Much of music's vitality and propulsion lives and dies in the 100Hz - 200Hz band called the power region. Overdrawing for emphasis, here the Atsah were Muhammad Ali—float like butterfly, sting like bee—and the Ai700 more of a slugger type. This influenced overall gestalt. To offset what had the Ncores more quicksilvery and transmit more energy or spark of life where the Stello played it darker, earthbound and more muted, I put a different source on the Stello. The Asus Xonar Essence One Muses Edition DAC runs twin BB 1795, an integer/direct-compatible C-Media asynchronous 24/192 USB transceiver, very costly ICs and balanced outs. More angular and incisive than the Eximus, this became the Ai700's minor quickening agent. This successfully narrowed the gap to the Eximus/Atsah set. Fronting the Atsah monos with the Muses Edition of course enlarged it again. But happy component interactions do always figure in final judgment calls.


On these speakers, this particular combination with the Atsah really leveraged their sculpted in-room intensity which certain writers call lap-dance factor. With that in place I wasn't terribly compelled to relinquish my mostly mono seat behind the writing desk. Blondie the cat could remain in the hot seat a bit longer. Before I was still wishing for more top-end effervescence, air and charge. Drop a sugar cube into champagne and watch those endless trails of bubbly mist. Unexpectedly the converter from Taiwan's IT giant became that sugar cube. Perhaps it was a bit unsettling that these class D amps would get by with such relatively modest source-direct solutions without betraying tonal shortcomings. Yet I had no urge to add my valve-buffered NWO-M or tube preamp for any attempts at color injection. Proper tone density was already in place. Having described these speakers as operating in the legacy Sonus faber mold albeit with a far more American than European bass balance certainly contributed to this conclusion.

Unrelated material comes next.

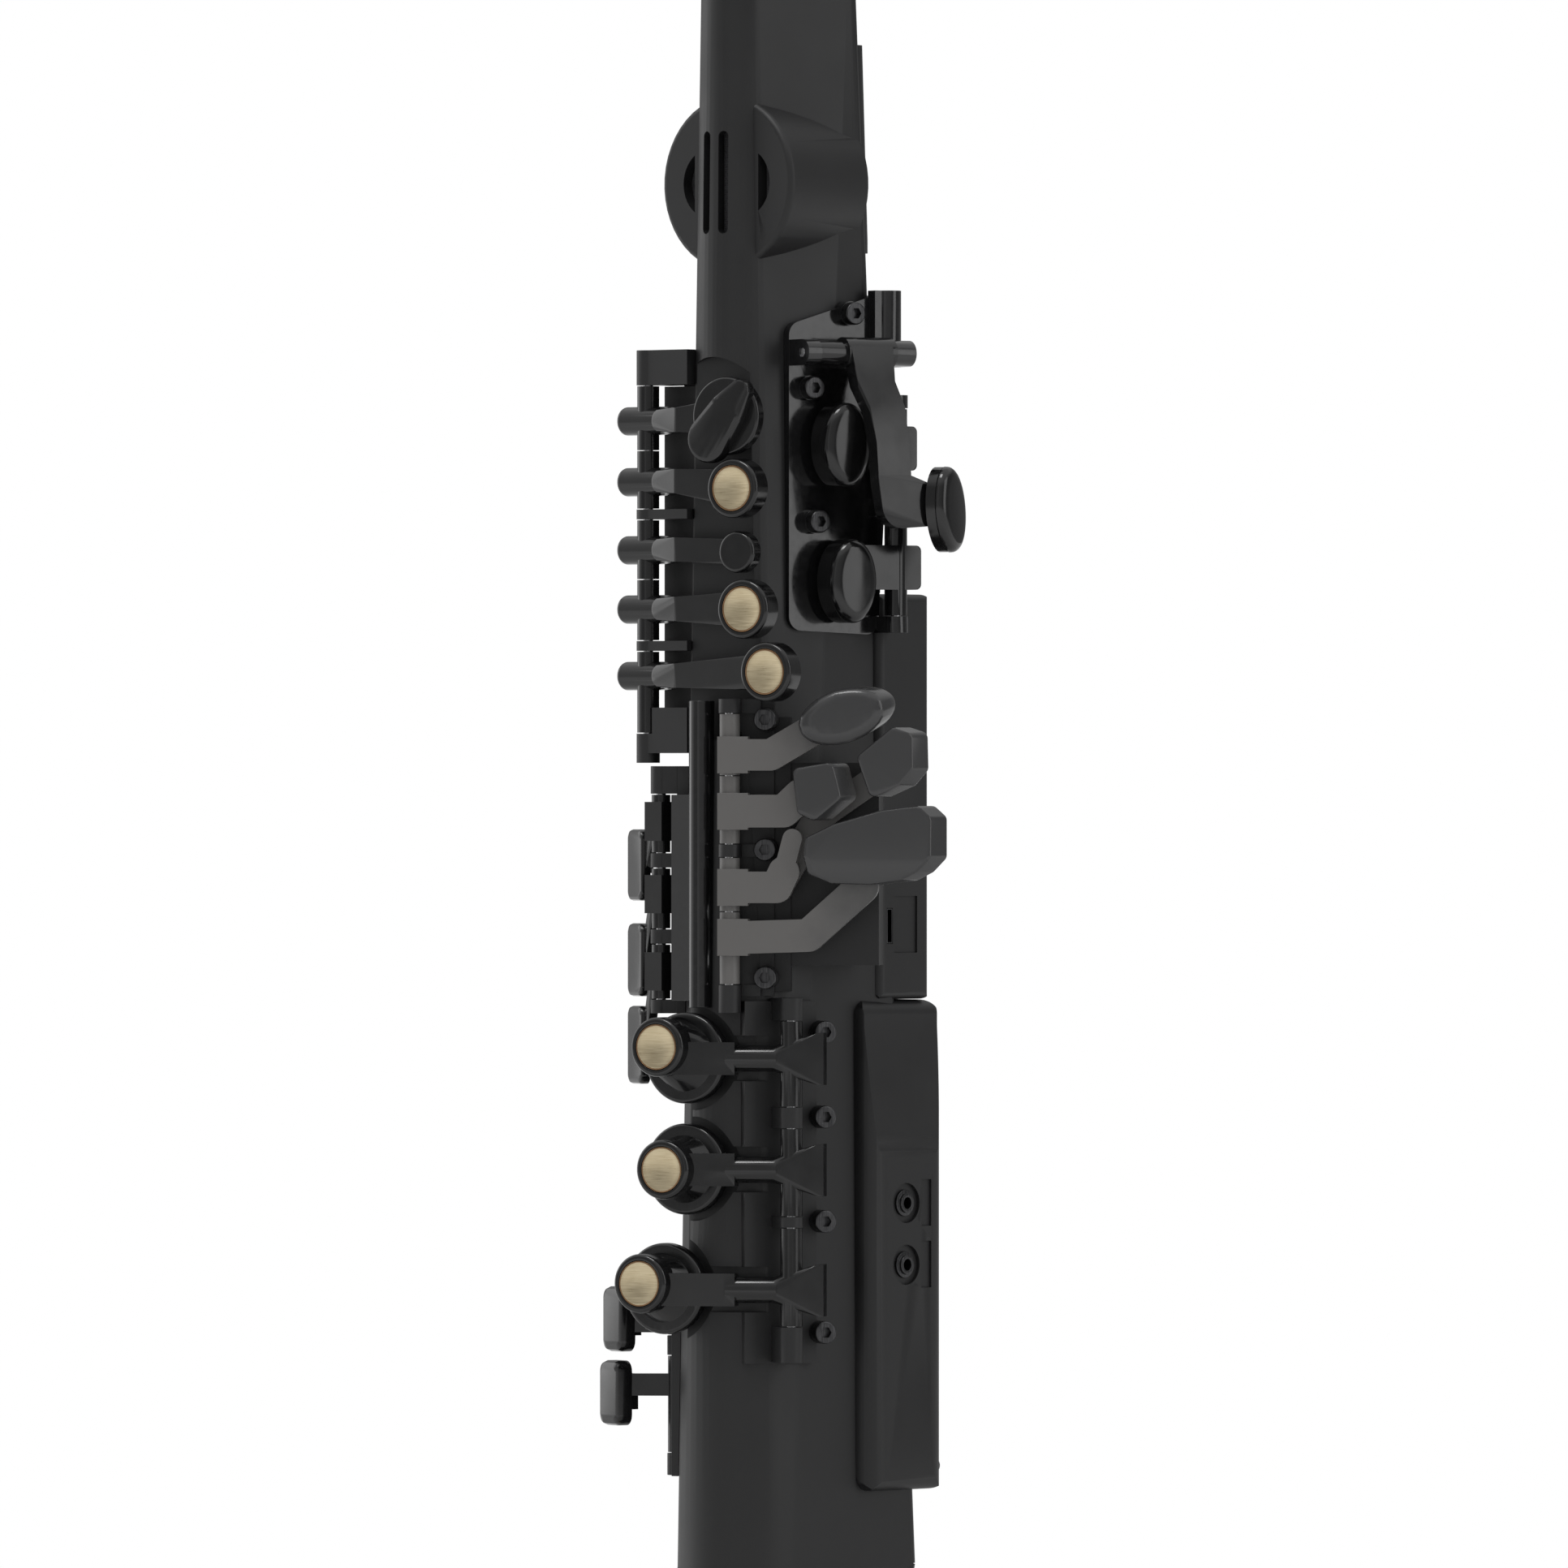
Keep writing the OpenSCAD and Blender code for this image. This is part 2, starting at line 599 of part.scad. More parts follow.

Back to B&O and Hypex. Like his Eximus S1 amp, Simon Lee's now beefier class A drivers and ASX2 modules have done away with the entire group of complaints about a bleached mechanical gestalt, zippiness and listener overload from glass-shard detail. Things have became mellower, warmer, denser, more organic and relaxed. They moved from a brightly lit high-noon summer day to a season with more half light and shadows. With the S1 they simply had gone a bit too far into darkness and heaviness. Here the Ai700 had made a small turnabout to advance over the S1. It liquefied some of its stable mate's thickness. It moved back toward the light without sacrificing body gains made already. In this particular process the Ncore amps were simply farther along. They were already deeper into the light without revisiting any ills of the past. What does 'into the light' mean? That having a lucid moment means enjoying a quickened state of sensory wakefulness. Everything is more colorful, intense, alive and real. More on. Some fog has cleared out, some wall come down. In their first round the Atsah monos seemed to play at or near class A SIT1 and class AB AMP-11R niveau with loads more power and superior bass control. I suspected that they might come in second on ultimate treble finesse but a direct A/B would still have to qualify that.